Theme of the Week: Essential Spirituality
Bible Verse: “It is because of him that you are in Christ Jesus, who has become for us wisdom from God—that is, our righteousness, holiness and redemption.” 1 Corinthians 1:30
Scripture Reading: 1 Corinthians 1:18-31
We must acknowledge our differences. True Christianity is a living relationship with God, in Christ Jesus. This relationship is sacred; the Living Water which we have is a gift of God. But to sustain this gift, to abide in communion with God, and to grow in holiness, we need a spirituality that is designed to appropriate the grace of God, live in union with Christ, and serve him effectively.
We need a mode of living that fulfills within us the ideals of the Christian life, including the inner grace of peace and joy, as well as the outer grace of authentic vocation in the world and effective service for the Lord we love. We need a spirituality that allows us to live in the world while not being cast in the world’s mold. We need a spirituality that serves as a catalyst for vitality and growth. We also need a spirituality that integrates the different dimensions of the Christian life, the inner life of prayer and worship together with the outer life of service, the personal and the solitary with the corporate and the communal. Finally, we need a spirituality that can handle the crises, challenges and problems in our lives, so that we can life with joy and peace despite difficulty, failure and disappointment.
This is a tall order indeed. But we have the Scriptural assurance that the grace of God is sufficient for whatever situation we might encounter. But, to appropriate this grace, we need a spirituality that is specifically adapted to our personal temperament, vocation, age, social context and family situation. We need a tailor-made spirituality.
What we urgently need to remember is that not all Christians will have, or need to have a similar spirituality. A wide variety of factors will shape a person’s Christian life – both the inward relationship with God, and the relationship with the world. Different people will have different spiritualities. This is liberating. It frees each Christian from the unrealistic expectations of others. But this principle is also sobering; it reminds us that we must avoid judging one another unfairly.
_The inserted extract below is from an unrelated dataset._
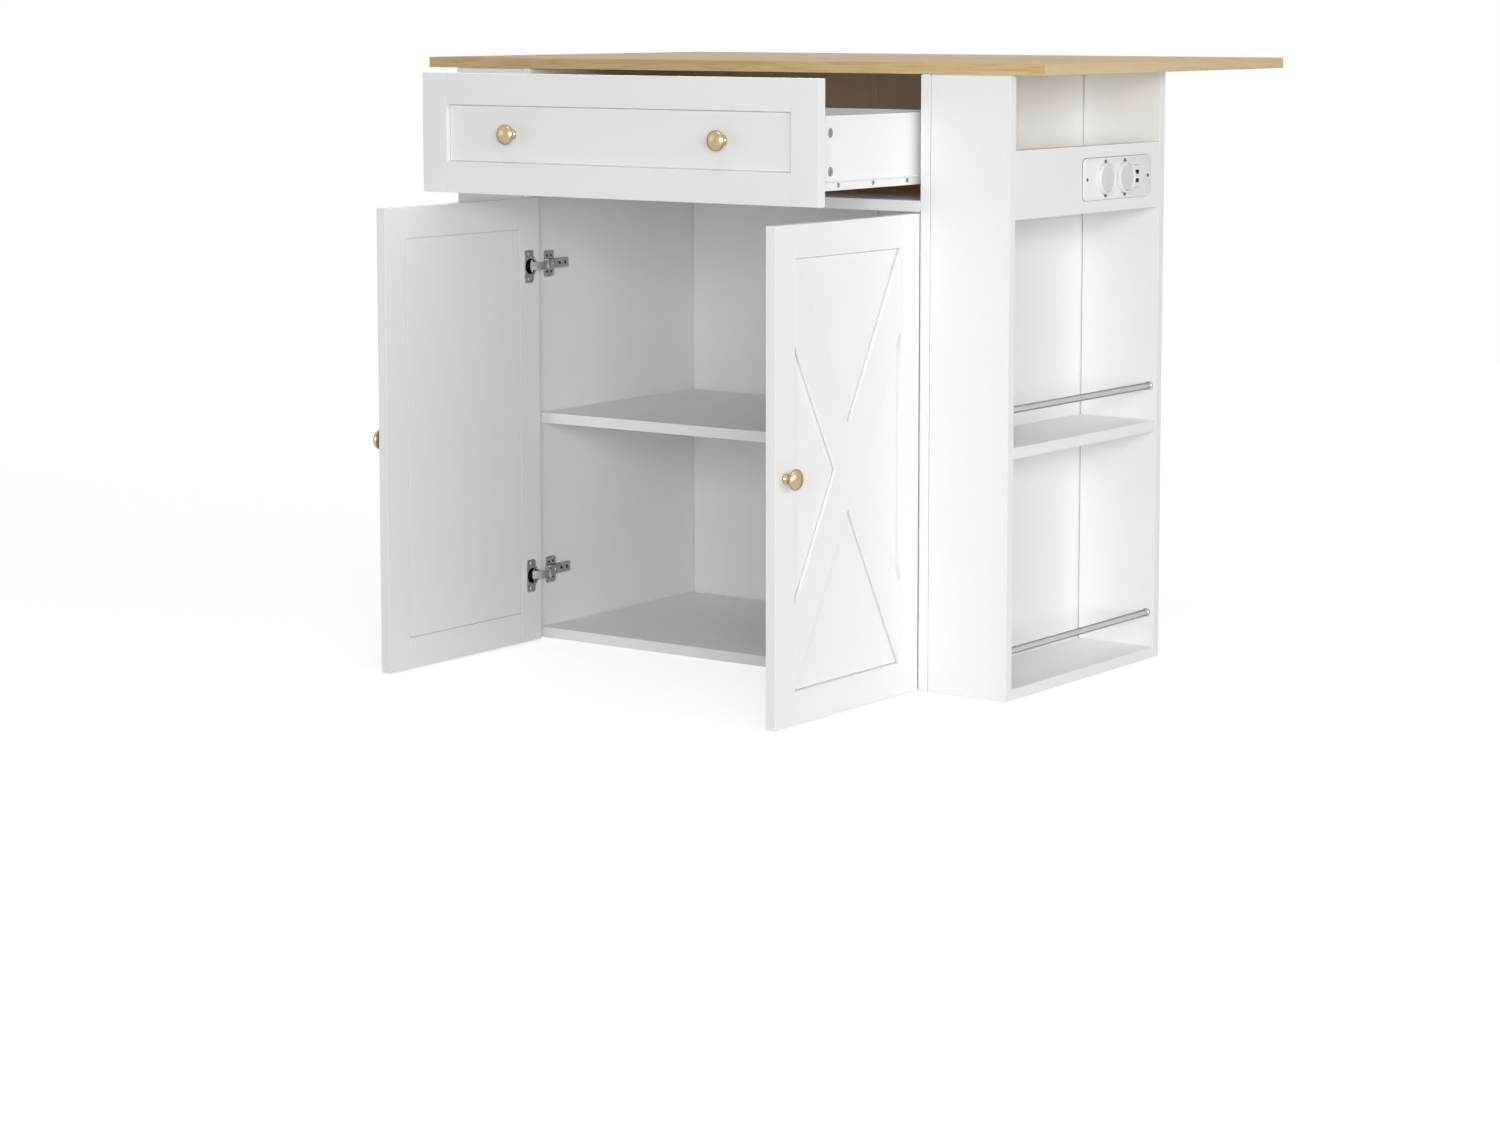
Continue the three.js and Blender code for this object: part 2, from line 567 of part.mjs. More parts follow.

Spiritualities are different for different people. Nevertheless, there are some essential components that will be found in every true spirituality. Both the Scriptures and the accumulated wisdom of the Christian spiritual heritage affirm that despite the great diversity among Christians there are essential components applicable to all. They are few, but if we are to have a relevant and practical spirituality, we need to identify these essential components and creatively find ways to insure that they are part of our spiritual lives.
By stressing the need for a tailor-made spirituality I am not saying that this spiritual model will always be comfortable and affirming. A true spirituality will consistently open us to growth, create opportunities for the voice of God to be heard, stretch us to full dependence on the grace of God for effective service, and regularly confront us with the reality of God’s holiness and our sin.